● What the task requires:
Starting at the line containing "Write part 2 of the Blender", please quote every line up to and including the line containing "piece.parent = origin", exactly, and nothing beyond.

** start Records for this exercise **

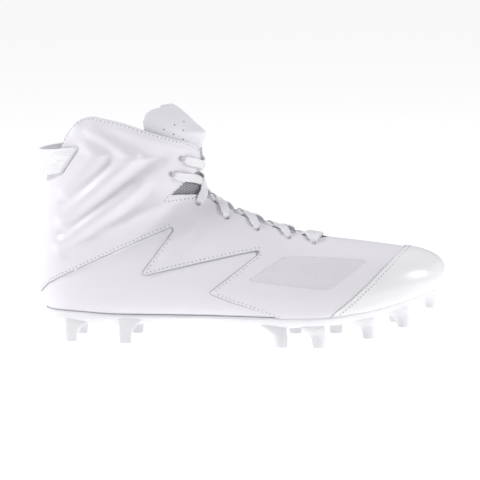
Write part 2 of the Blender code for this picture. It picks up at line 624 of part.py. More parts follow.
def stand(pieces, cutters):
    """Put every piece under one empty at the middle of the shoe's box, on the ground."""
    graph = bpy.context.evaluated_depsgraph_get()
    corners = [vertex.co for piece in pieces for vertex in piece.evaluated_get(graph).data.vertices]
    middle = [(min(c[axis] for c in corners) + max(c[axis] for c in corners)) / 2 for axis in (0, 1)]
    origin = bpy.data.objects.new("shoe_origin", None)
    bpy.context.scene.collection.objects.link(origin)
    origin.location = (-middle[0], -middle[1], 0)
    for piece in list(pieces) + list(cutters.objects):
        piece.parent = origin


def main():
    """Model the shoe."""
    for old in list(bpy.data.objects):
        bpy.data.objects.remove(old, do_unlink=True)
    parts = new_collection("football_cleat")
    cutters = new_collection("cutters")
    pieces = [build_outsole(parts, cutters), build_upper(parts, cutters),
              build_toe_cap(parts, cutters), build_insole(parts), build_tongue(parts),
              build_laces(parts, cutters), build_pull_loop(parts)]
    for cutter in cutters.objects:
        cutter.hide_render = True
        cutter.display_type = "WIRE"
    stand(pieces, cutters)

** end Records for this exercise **
** start Records for this exercise **

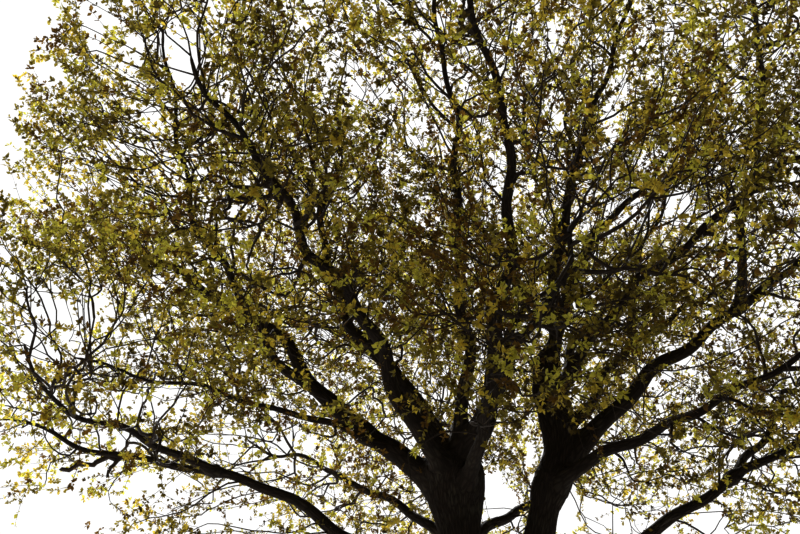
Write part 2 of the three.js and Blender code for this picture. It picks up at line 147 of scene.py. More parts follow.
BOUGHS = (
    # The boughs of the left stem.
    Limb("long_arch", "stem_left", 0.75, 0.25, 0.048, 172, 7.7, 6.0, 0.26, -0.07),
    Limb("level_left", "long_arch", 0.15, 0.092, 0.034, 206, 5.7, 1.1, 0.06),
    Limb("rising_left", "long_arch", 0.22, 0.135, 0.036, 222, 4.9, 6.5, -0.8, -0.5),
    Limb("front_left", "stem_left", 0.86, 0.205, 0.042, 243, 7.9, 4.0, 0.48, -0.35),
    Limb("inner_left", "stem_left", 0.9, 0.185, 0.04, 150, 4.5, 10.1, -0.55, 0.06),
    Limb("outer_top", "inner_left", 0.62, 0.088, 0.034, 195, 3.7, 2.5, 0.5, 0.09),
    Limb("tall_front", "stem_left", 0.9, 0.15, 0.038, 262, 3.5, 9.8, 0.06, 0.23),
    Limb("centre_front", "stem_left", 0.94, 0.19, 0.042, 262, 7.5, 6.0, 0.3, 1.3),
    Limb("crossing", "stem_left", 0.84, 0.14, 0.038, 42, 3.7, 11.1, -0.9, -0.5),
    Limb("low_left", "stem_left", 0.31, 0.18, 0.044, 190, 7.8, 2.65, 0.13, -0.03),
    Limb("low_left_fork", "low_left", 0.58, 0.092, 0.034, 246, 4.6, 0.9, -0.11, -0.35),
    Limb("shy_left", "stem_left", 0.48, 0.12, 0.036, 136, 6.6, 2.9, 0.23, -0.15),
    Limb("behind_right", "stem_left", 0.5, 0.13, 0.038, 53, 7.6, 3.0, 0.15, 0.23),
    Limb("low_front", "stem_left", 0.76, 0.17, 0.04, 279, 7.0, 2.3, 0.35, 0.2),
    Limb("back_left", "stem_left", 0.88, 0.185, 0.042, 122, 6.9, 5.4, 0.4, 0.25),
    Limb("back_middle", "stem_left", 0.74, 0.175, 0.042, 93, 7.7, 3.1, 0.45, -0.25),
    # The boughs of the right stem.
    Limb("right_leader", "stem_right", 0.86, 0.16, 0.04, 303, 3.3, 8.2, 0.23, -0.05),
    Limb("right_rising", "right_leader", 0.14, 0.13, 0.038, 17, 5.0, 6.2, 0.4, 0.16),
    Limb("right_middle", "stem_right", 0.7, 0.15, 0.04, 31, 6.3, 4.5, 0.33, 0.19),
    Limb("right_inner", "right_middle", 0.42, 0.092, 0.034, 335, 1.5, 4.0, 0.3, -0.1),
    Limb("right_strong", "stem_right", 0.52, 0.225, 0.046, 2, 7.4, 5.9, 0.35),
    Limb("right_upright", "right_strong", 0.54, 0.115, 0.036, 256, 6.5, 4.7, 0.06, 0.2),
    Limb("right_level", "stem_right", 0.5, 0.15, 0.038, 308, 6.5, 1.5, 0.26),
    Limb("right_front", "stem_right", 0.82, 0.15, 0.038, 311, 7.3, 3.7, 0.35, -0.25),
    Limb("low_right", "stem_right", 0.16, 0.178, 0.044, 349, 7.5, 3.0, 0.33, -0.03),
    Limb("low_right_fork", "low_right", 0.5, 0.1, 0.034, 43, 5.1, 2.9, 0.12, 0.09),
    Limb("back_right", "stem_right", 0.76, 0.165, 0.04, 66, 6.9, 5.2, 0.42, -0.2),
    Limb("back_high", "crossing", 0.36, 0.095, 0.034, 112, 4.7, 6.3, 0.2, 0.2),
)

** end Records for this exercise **

● Response to this exercise:
Write part 2 of the Blender code for this picture. It picks up at line 624 of part.py. More parts follow.
def stand(pieces, cutters):
    """Put every piece under one empty at the middle of the shoe's box, on the ground."""
    graph = bpy.context.evaluated_depsgraph_get()
    corners = [vertex.co for piece in pieces for vertex in piece.evaluated_get(graph).data.vertices]
    middle = [(min(c[axis] for c in corners) + max(c[axis] for c in corners)) / 2 for axis in (0, 1)]
    origin = bpy.data.objects.new("shoe_origin", None)
    bpy.context.scene.collection.objects.link(origin)
    origin.location = (-middle[0], -middle[1], 0)
    for piece in list(pieces) + list(cutters.objects):
        piece.parent = origin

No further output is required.